Evaluating Reinforcement Learning Safety and Trustworthiness in Cyber-Physical Systems
Katherine Dearstyne, Pedro, Alarcon Granadeno, Theodore Chambers, Jane Cleland-Huang
TL;DR
The paper addresses the challenge of safety assurance for reinforcement learning in cyber-physical systems by introducing SAFE-RL, a design-science–driven safety and accountability framework. SAFE-RL structures safety evaluation as a hierarchical, question-driven assessment using four node types (goals, subgoals, ASK nodes, evidence) and maps subgoals to robustness, generalizability, safety, and transparency, enabling traceable decision evidence. The framework is demonstrated through three deep-RL use cases in small unmanned aerial systems, highlighting real-world deployment considerations such as anomaly detection, real-time risk detection, and human oversight. The work offers a practical, extensible approach to RL safety in CPS, with future directions including expanding safety dimensions and applying SAFE-RL to broader AI domains to support practitioners.
Abstract
Cyber-Physical Systems (CPS) often leverage Reinforcement Learning (RL) techniques to adapt dynamically to changing environments and optimize performance.
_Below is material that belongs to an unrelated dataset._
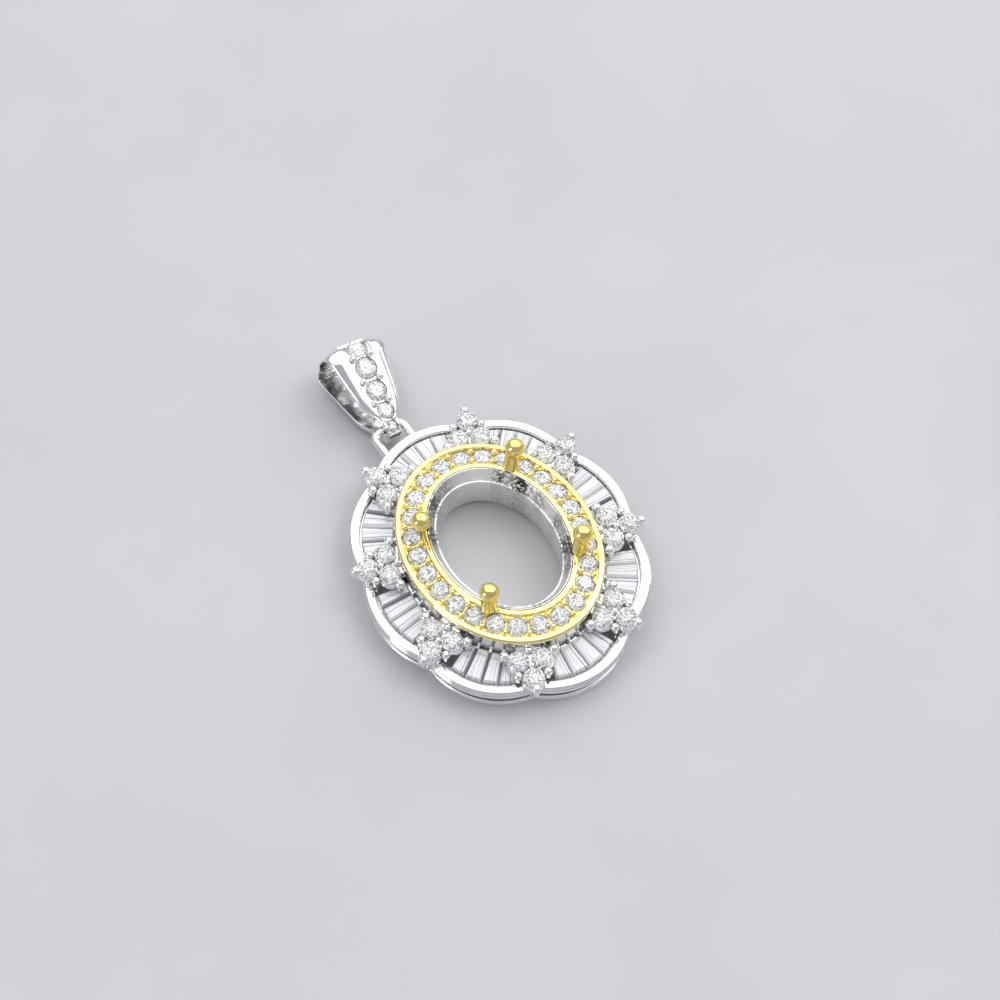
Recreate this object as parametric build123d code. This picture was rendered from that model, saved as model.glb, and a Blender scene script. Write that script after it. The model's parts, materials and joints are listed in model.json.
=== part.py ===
"""Oval pendant mount in millimetres: a flower border, a halo with four prongs, and a hinged bail.

X runs across the pendant, Y up towards the bail and Z out of the front. The origin is on the flat
back, at the centre of the oval opening.
"""
from build123d import *
from math import acos, atan2, cos, degrees, hypot, pi, radians, sin
import os

# Oval opening and its collet
BORE_WIDTH = 7.30
BORE_LENGTH = 9.66
LENGTHWISE_GROWTH = 1.06
COLLET_WALL = 0.55
COLLET_LIP = 0.09
COLLET_LIP_HEIGHT = 2.70
BORE_HEIGHT = 3.42
PIECE_GAP = 0.03

# Halo: two rims with a channel of round stones between them
INNER_RIM = 0.30
CHANNEL = 1.08
OUTER_RIM = 0.38
HALO_EDGE_HEIGHT = 3.00
HALO_FLANGE = 0.28
HALO_FOOT = 0.22
CHANNEL_DEPTH = 0.17
HALO_STONE = 1.11
HALO_STONES = 26
HALO_BEAD = 0.34
HALO_BEAD_STEM = 0.22

# Prongs: each rises after one of the halo's stones, and its ball stands where the shaft leans
PRONG_AFTER_STONE = (3, 9, 16, 22)
PRONG_TIPS = ((3.57, 3.51), (3.46, -3.08), (-2.82, -3.01), (-3.35, 2.73))
PRONG_FOOT_STEP = 0.30
PRONG_SHAFT = 0.90
PRONG_BALL = 1.13
PRONG_BALL_HEIGHT = 4.80

# Flower border
FLOWER_WIDTH = 16.10
FLOWER_LENGTH = 18.50
NOTCH_DEPTH = 0.50
NOTCH_ANGLES = (25.5, 68.8)
RIM_WIDTH = 0.60
RIM_TOP = 1.65
RIM_BOTTOM = 1.10
RIDGE_PROUD = 0.07
RIDGE_TOP = 1.42
RAIL_WIDTH = 0.46
RAIL_HEIGHT = 0.46
LEDGE_WIDTH = 0.13
LEDGE_HEIGHT = 0.16
GALLERY_WALL = 0.32
GALLERY_STEP_IN = 0.05
BACK_PLATE = 0.40
COLLET_SHELF = 0.16
AZURE_HOLE = 0.62
POST = 0.70
SPOKE_WIDTH = 0.55
SPOKE_LENGTH = 2.42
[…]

However, it is challenging to construct safety cases for RL components. We therefore propose the SAFE-RL (Safety and Accountability Framework for Evaluating Reinforcement Learning) for supporting the development, validation, and safe deployment of RL-based CPS. We adopt a design science approach to construct the framework and demonstrate its use in three RL applications in small Uncrewed Aerial systems (sUAS)